Inaugurating the policy, the Director-General of the Commission, Prof. Abubakar Sambo, said women in Nigeria had been relegated to the background for too long.

He said there was the need for Nigeria to adopt measures that would ensure that women and the girl child spent fewer hours collecting cooking fuel and fetching water.

Sambo said if women were allowed to waste a lot of time fetching firewood and water, there would be little time left for them to do other things such as learning.

“We need to ensure that women and the girl child spend fewer hours in collecting firewood; in collecting dung; in collecting all kinds of materials for cooking and also in fetching water.

“We can do so by coming with better cooking appliances, and better cooking fuels; we can also do so by bringing better technologies for making water available.

“This, we can do, if we look at the energy policy document and bring appropriate strategic actions to be taken; that is why I am in 100 per cent support of the document named: “Gender Audit of the National Energy Policy” and it is my pleasure to launch it.’’

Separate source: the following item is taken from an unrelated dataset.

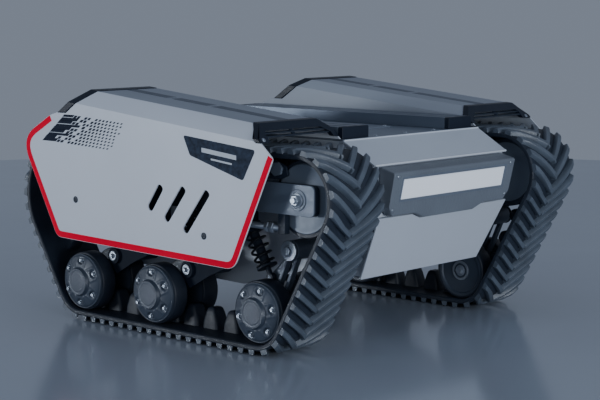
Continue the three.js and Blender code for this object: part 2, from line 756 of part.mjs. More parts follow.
for (const [name, side] of SIDES) {
  const [idlerX, idlerZ] = WRAP_IDLER;
  const [sprocketX, sprocketZ] = WRAP_SPROCKET;
  addPart(`side_cover_${name}`, sideCover(side), MATERIALS.coverPaint);
  addPart(`fender_cap_front_${name}`, fenderCap(FRONT_CAP, side), MATERIALS.blackPlastic);
  addPart(`fender_cap_rear_${name}`, fenderCap(REAR_CAP, side), MATERIALS.blackPlastic);
  addPart(`deck_rail_${name}`, deckRail(side), MATERIALS.greyPlastic);
  addPart(`track_${name}`, track(side), MATERIALS.rubber);
  addPart(`track_frame_${name}`, trackFrame(side), MATERIALS.darkPaint);
  addPart(`drive_motor_${name}`, driveMotor(side), MATERIALS.steel);
  addPart(`sprocket_${name}`, sprocket(side), MATERIALS.steel, [sprocketX, 0, sprocketZ]);
  addPart(`idler_bracket_${name}`, idlerBracket(side), MATERIALS.platePaint);
  addPart(`idler_wheel_${name}`, idlerWheel(side), MATERIALS.discPaint, [idlerX, 0, idlerZ]);
  for (const [number, station] of Object.entries(STATIONS)) {
    const label = `${number}_${name}`;
    const tubeOuterY = number === "3" ? 360 : ARM_Y[1];
    const hub = [station.wheelX, 0, ROAD_WHEEL_Z];
    const arm = swingArm(station, side, tubeOuterY);
    addPart(`swing_arm_${label}`, arm, MATERIALS.darkPaint, [station.pivot[0], 0, station.pivot[1]]);
    addPart(`road_wheel_${label}`, roadWheel(side), MATERIALS.rubber, hub);
    addPart(`hub_cap_${label}`, hubCap(side), MATERIALS.greyPlastic, hub);
    addOnDamper(`damper_${label}`, damper(station), MATERIALS.darkPaint, station, side);
    addOnDamper(`spring_${label}`, spring(station), MATERIALS.springSteel, station, side);
  }
}

export default model;
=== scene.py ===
"""Looks of the tracked robot chassis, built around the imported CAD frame.

Shapes are worked out in millimetres and turned into metres when a piece is made.
"""

import json
import math

import bmesh
import bpy
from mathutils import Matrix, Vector

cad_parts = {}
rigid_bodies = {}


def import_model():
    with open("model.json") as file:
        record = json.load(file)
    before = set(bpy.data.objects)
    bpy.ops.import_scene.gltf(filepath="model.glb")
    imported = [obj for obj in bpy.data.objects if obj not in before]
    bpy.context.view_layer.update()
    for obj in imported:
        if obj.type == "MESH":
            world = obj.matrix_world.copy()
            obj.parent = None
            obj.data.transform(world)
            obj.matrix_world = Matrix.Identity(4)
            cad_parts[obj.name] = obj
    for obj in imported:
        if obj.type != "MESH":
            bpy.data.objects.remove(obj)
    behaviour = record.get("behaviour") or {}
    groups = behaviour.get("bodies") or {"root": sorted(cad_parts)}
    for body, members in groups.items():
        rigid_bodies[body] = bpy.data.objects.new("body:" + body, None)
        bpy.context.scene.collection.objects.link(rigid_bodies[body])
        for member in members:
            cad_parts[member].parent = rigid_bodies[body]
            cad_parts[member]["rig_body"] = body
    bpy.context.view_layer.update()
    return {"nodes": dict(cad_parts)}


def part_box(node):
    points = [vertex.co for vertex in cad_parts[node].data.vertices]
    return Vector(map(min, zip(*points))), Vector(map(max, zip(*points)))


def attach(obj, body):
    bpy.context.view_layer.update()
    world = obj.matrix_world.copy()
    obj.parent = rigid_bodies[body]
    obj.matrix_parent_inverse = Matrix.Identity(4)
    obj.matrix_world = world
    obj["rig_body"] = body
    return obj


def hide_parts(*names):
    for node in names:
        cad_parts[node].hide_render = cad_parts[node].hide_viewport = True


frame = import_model()

MM = 0.001
SIDES = {"left": 1, "right": -1}
STATIONS = (1, 2, 3)


# ---------- camera, light and colour

CAMERA_PLACE = (2.3951, -2.6224, 0.6999)
CAMERA_AZIMUTH = 42.339
CAMERA_DROP = 7.164
CAMERA_LENS = 94.88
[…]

Presenting a review of the audit, Mr Chike Chikwendu, a consultant with the Commission, pointed out that the exercise intended to identify gender gaps in the country’s energy and poverty policies.

He added that the audit was to make gender and energy issues a priority in the planning, implementation and monitoring of NEP and other energy programmes and projects.

Chikwendu said:  “A gender audit provides information about whether women and men benefit from, or are impacted differently by particular policies and programmes, and offers a basis for promoting gender equity in development initiatives.

He explained that apart from limiting the time available to them to engage in learning and enterprise, cooking by open and smoky fires also affected the health of women.

Chikwendu called for the appointment of women to the various boards of agencies and departments in the energy sector.